**AIM**
Repeat every line below exactly, word for word.

**RECORD SET**
· · ·

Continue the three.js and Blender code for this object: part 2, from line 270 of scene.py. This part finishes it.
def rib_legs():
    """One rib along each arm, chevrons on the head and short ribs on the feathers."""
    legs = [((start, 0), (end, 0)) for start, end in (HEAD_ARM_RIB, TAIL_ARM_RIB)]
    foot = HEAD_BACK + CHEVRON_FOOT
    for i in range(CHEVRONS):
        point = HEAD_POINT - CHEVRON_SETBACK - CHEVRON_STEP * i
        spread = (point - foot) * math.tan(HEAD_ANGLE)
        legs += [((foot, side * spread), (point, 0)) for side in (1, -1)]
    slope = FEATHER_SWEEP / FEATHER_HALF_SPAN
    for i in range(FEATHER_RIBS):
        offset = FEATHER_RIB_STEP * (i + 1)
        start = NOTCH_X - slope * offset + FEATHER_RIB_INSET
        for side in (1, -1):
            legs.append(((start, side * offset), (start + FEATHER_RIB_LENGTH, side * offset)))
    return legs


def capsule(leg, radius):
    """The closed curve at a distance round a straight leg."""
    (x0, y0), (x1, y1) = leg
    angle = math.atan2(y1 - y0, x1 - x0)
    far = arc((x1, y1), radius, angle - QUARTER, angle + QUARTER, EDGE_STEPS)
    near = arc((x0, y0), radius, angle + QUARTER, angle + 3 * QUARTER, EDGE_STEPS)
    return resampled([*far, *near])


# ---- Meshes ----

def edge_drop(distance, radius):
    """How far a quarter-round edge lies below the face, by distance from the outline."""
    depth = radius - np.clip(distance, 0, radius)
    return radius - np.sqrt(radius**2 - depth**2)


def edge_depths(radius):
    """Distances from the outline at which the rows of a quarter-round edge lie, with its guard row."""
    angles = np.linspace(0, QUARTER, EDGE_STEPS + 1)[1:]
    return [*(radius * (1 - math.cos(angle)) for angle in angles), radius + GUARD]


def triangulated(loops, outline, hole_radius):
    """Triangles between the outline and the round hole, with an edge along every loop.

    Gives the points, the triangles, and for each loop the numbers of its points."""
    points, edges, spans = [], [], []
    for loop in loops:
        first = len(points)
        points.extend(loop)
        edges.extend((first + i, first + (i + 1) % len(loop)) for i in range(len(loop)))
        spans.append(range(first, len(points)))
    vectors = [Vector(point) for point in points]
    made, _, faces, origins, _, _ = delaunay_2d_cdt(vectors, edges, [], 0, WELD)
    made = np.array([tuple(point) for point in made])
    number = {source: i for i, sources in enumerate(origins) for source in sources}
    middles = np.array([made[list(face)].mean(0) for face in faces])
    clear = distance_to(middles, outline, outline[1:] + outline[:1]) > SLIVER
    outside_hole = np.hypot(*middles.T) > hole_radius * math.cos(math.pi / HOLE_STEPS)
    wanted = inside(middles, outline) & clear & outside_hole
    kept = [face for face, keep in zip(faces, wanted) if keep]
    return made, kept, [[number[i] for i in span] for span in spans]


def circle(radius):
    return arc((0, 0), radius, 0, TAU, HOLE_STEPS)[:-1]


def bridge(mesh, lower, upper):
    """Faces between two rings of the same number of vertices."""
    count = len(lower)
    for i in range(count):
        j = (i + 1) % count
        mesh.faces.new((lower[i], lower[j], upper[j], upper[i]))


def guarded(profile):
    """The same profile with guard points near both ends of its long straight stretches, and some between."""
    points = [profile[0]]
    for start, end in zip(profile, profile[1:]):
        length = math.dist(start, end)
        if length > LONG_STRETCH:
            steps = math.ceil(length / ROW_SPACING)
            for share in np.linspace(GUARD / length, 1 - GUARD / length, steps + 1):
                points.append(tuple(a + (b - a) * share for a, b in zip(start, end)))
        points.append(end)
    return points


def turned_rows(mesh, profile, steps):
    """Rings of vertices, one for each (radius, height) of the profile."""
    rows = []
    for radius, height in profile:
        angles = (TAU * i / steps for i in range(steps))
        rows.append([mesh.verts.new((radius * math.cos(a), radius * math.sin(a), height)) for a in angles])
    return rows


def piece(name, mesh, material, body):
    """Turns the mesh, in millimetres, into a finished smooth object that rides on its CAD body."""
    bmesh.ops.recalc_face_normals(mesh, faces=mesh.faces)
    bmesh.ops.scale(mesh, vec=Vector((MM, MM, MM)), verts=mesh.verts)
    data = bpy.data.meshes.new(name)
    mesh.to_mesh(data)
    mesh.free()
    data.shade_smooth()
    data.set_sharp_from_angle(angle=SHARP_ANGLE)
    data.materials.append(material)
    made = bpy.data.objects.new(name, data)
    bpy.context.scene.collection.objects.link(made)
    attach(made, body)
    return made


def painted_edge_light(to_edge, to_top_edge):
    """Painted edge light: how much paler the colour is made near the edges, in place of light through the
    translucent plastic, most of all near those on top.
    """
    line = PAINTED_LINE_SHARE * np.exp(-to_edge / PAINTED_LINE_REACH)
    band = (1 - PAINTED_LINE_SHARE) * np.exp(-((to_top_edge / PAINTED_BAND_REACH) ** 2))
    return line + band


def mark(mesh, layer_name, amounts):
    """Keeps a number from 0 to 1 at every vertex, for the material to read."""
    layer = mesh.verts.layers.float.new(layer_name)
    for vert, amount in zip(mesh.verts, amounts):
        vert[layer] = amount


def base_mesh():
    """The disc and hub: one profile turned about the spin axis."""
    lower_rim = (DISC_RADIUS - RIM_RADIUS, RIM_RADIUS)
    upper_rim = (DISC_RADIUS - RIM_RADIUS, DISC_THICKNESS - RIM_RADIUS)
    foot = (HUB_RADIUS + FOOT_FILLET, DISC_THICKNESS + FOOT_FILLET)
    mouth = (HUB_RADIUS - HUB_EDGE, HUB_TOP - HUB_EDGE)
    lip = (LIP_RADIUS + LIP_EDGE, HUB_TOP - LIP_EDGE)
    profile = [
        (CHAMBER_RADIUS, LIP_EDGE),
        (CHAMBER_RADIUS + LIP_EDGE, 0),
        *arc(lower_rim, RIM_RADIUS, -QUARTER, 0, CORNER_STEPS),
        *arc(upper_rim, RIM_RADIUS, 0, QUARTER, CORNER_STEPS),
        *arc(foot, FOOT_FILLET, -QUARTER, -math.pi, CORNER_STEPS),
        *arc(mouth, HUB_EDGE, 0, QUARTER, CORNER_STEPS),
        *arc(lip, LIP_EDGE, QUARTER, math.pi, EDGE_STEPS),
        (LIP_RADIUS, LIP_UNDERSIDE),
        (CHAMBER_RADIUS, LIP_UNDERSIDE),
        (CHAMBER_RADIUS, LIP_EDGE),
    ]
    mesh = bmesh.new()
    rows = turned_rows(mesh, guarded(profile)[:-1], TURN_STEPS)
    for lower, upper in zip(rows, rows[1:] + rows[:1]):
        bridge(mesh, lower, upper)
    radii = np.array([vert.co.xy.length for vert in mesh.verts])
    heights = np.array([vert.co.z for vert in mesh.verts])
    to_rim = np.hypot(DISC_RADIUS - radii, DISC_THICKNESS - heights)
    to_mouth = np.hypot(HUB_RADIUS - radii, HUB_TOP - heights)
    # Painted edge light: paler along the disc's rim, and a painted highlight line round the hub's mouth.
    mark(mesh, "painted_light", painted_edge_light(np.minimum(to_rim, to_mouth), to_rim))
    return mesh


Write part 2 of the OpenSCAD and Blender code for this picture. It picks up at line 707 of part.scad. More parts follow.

· · ·

**RESULT FOR THIS EXERCISE**
Continue the three.js and Blender code for this object: part 2, from line 270 of scene.py. This part finishes it.
def rib_legs():
    """One rib along each arm, chevrons on the head and short ribs on the feathers."""
    legs = [((start, 0), (end, 0)) for start, end in (HEAD_ARM_RIB, TAIL_ARM_RIB)]
    foot = HEAD_BACK + CHEVRON_FOOT
    for i in range(CHEVRONS):
        point = HEAD_POINT - CHEVRON_SETBACK - CHEVRON_STEP * i
        spread = (point - foot) * math.tan(HEAD_ANGLE)
        legs += [((foot, side * spread), (point, 0)) for side in (1, -1)]
    slope = FEATHER_SWEEP / FEATHER_HALF_SPAN
    for i in range(FEATHER_RIBS):
        offset = FEATHER_RIB_STEP * (i + 1)
        start = NOTCH_X - slope * offset + FEATHER_RIB_INSET
        for side in (1, -1):
            legs.append(((start, side * offset), (start + FEATHER_RIB_LENGTH, side * offset)))
    return legs


def capsule(leg, radius):
    """The closed curve at a distance round a straight leg."""
    (x0, y0), (x1, y1) = leg
    angle = math.atan2(y1 - y0, x1 - x0)
    far = arc((x1, y1), radius, angle - QUARTER, angle + QUARTER, EDGE_STEPS)
    near = arc((x0, y0), radius, angle + QUARTER, angle + 3 * QUARTER, EDGE_STEPS)
    return resampled([*far, *near])


# ---- Meshes ----

def edge_drop(distance, radius):
    """How far a quarter-round edge lies below the face, by distance from the outline."""
    depth = radius - np.clip(distance, 0, radius)
    return radius - np.sqrt(radius**2 - depth**2)


def edge_depths(radius):
    """Distances from the outline at which the rows of a quarter-round edge lie, with its guard row."""
    angles = np.linspace(0, QUARTER, EDGE_STEPS + 1)[1:]
    return [*(radius * (1 - math.cos(angle)) for angle in angles), radius + GUARD]


def triangulated(loops, outline, hole_radius):
    """Triangles between the outline and the round hole, with an edge along every loop.

    Gives the points, the triangles, and for each loop the numbers of its points."""
    points, edges, spans = [], [], []
    for loop in loops:
        first = len(points)
        points.extend(loop)
        edges.extend((first + i, first + (i + 1) % len(loop)) for i in range(len(loop)))
        spans.append(range(first, len(points)))
    vectors = [Vector(point) for point in points]
    made, _, faces, origins, _, _ = delaunay_2d_cdt(vectors, edges, [], 0, WELD)
    made = np.array([tuple(point) for point in made])
    number = {source: i for i, sources in enumerate(origins) for source in sources}
    middles = np.array([made[list(face)].mean(0) for face in faces])
    clear = distance_to(middles, outline, outline[1:] + outline[:1]) > SLIVER
    outside_hole = np.hypot(*middles.T) > hole_radius * math.cos(math.pi / HOLE_STEPS)
    wanted = inside(middles, outline) & clear & outside_hole
    kept = [face for face, keep in zip(faces, wanted) if keep]
    return made, kept, [[number[i] for i in span] for span in spans]


def circle(radius):
    return arc((0, 0), radius, 0, TAU, HOLE_STEPS)[:-1]


def bridge(mesh, lower, upper):
    """Faces between two rings of the same number of vertices."""
    count = len(lower)
    for i in range(count):
        j = (i + 1) % count
        mesh.faces.new((lower[i], lower[j], upper[j], upper[i]))


def guarded(profile):
    """The same profile with guard points near both ends of its long straight stretches, and some between."""
    points = [profile[0]]
    for start, end in zip(profile, profile[1:]):
        length = math.dist(start, end)
        if length > LONG_STRETCH:
            steps = math.ceil(length / ROW_SPACING)
            for share in np.linspace(GUARD / length, 1 - GUARD / length, steps + 1):
                points.append(tuple(a + (b - a) * share for a, b in zip(start, end)))
        points.append(end)
    return points


def turned_rows(mesh, profile, steps):
    """Rings of vertices, one for each (radius, height) of the profile."""
    rows = []
    for radius, height in profile:
        angles = (TAU * i / steps for i in range(steps))
        rows.append([mesh.verts.new((radius * math.cos(a), radius * math.sin(a), height)) for a in angles])
    return rows


def piece(name, mesh, material, body):
    """Turns the mesh, in millimetres, into a finished smooth object that rides on its CAD body."""
    bmesh.ops.recalc_face_normals(mesh, faces=mesh.faces)
    bmesh.ops.scale(mesh, vec=Vector((MM, MM, MM)), verts=mesh.verts)
    data = bpy.data.meshes.new(name)
    mesh.to_mesh(data)
    mesh.free()
    data.shade_smooth()
    data.set_sharp_from_angle(angle=SHARP_ANGLE)
    data.materials.append(material)
    made = bpy.data.objects.new(name, data)
    bpy.context.scene.collection.objects.link(made)
    attach(made, body)
    return made


def painted_edge_light(to_edge, to_top_edge):
    """Painted edge light: how much paler the colour is made near the edges, in place of light through the
    translucent plastic, most of all near those on top.
    """
    line = PAINTED_LINE_SHARE * np.exp(-to_edge / PAINTED_LINE_REACH)
    band = (1 - PAINTED_LINE_SHARE) * np.exp(-((to_top_edge / PAINTED_BAND_REACH) ** 2))
    return line + band


def mark(mesh, layer_name, amounts):
    """Keeps a number from 0 to 1 at every vertex, for the material to read."""
    layer = mesh.verts.layers.float.new(layer_name)
    for vert, amount in zip(mesh.verts, amounts):
        vert[layer] = amount


def base_mesh():
    """The disc and hub: one profile turned about the spin axis."""
    lower_rim = (DISC_RADIUS - RIM_RADIUS, RIM_RADIUS)
    upper_rim = (DISC_RADIUS - RIM_RADIUS, DISC_THICKNESS - RIM_RADIUS)
    foot = (HUB_RADIUS + FOOT_FILLET, DISC_THICKNESS + FOOT_FILLET)
    mouth = (HUB_RADIUS - HUB_EDGE, HUB_TOP - HUB_EDGE)
    lip = (LIP_RADIUS + LIP_EDGE, HUB_TOP - LIP_EDGE)
    profile = [
        (CHAMBER_RADIUS, LIP_EDGE),
        (CHAMBER_RADIUS + LIP_EDGE, 0),
        *arc(lower_rim, RIM_RADIUS, -QUARTER, 0, CORNER_STEPS),
        *arc(upper_rim, RIM_RADIUS, 0, QUARTER, CORNER_STEPS),
        *arc(foot, FOOT_FILLET, -QUARTER, -math.pi, CORNER_STEPS),
        *arc(mouth, HUB_EDGE, 0, QUARTER, CORNER_STEPS),
        *arc(lip, LIP_EDGE, QUARTER, math.pi, EDGE_STEPS),
        (LIP_RADIUS, LIP_UNDERSIDE),
        (CHAMBER_RADIUS, LIP_UNDERSIDE),
        (CHAMBER_RADIUS, LIP_EDGE),
    ]
    mesh = bmesh.new()
    rows = turned_rows(mesh, guarded(profile)[:-1], TURN_STEPS)
    for lower, upper in zip(rows, rows[1:] + rows[:1]):
        bridge(mesh, lower, upper)
    radii = np.array([vert.co.xy.length for vert in mesh.verts])
    heights = np.array([vert.co.z for vert in mesh.verts])
    to_rim = np.hypot(DISC_RADIUS - radii, DISC_THICKNESS - heights)
    to_mouth = np.hypot(HUB_RADIUS - radii, HUB_TOP - heights)
    # Painted edge light: paler along the disc's rim, and a painted highlight line round the hub's mouth.
    mark(mesh, "painted_light", painted_edge_light(np.minimum(to_rim, to_mouth), to_rim))
    return mesh


Write part 2 of the OpenSCAD and Blender code for this picture. It picks up at line 707 of part.scad. More parts follow.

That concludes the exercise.